What I'm against is any cultural or legal change that begins to suggest that its employers' responsibility to keep their people employed. It's not. Financially, the system can't work that way. Employers are not our parents or our nannies or our caretakers, and we should not try to make them into that.


Hundred percent. Yet, it's also reality, today, that the power asymmetry between individuals and corporations are huge. Anybody trying to bootstrap an independent business is heavily punished, simply because corporations want you to be an employee, just because they can. Unless the system balances the power dynamics, it's futile to tell people that they shouldn't ask for more rights from corporations.

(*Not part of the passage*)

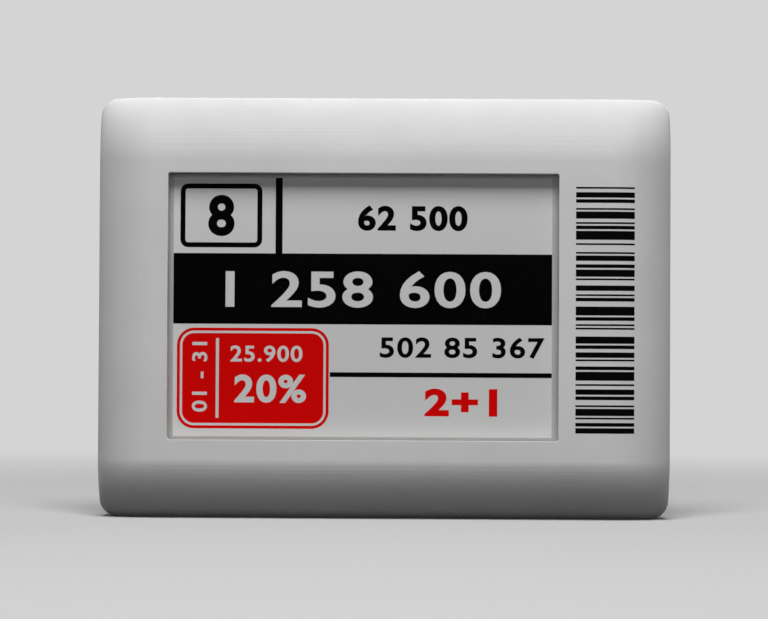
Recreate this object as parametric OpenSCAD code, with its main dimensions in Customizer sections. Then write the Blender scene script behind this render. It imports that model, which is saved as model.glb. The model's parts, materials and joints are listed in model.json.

I literally run the biggest website for people trying to bootstrap independent businesses, and I haven't seen anyone complain about being heavily punished for trying to do so. Founders are the most employable people I know, and they typically find it the easiest to go get jobs when their businesses fail (although they hate doing so).


Not everyone has a rich family to fall back on, bud. You could say "fall back on the government" but then this is how the government would do it. They wouldn't want you to fire people for no reason at all. In the same way that people are paid a certain wage as an agreement, there are other conditions too. This can be part of those conditions.

Your claim of: > Yes, and it's an employee's responsibility to not depend on a single job, and to be prepared for the possibility that it might go away. That's the mindset we should be teaching people, because it's REALITY.

is capitalist mindset that thinks there's never a chance of change. Kinda pathetic for a MIT grad, tbh.


> Kinda pathetic for a MIT grad, tbh.

Personal attacks are shite, especially when they dig into someone's background for extra 'bite'.

P.s. what rock have you been living under where you have a preconception that all MIT graduates are ethical white knights that share all of your own opinions?

It's one of the most varietal student bodies at a school that forks people majorly into military programs and research labs.. to expect harmonious homogeny regarding ethical opinions from the graduates is ridiculous.


I can't. My employment contract has a three-month notice period.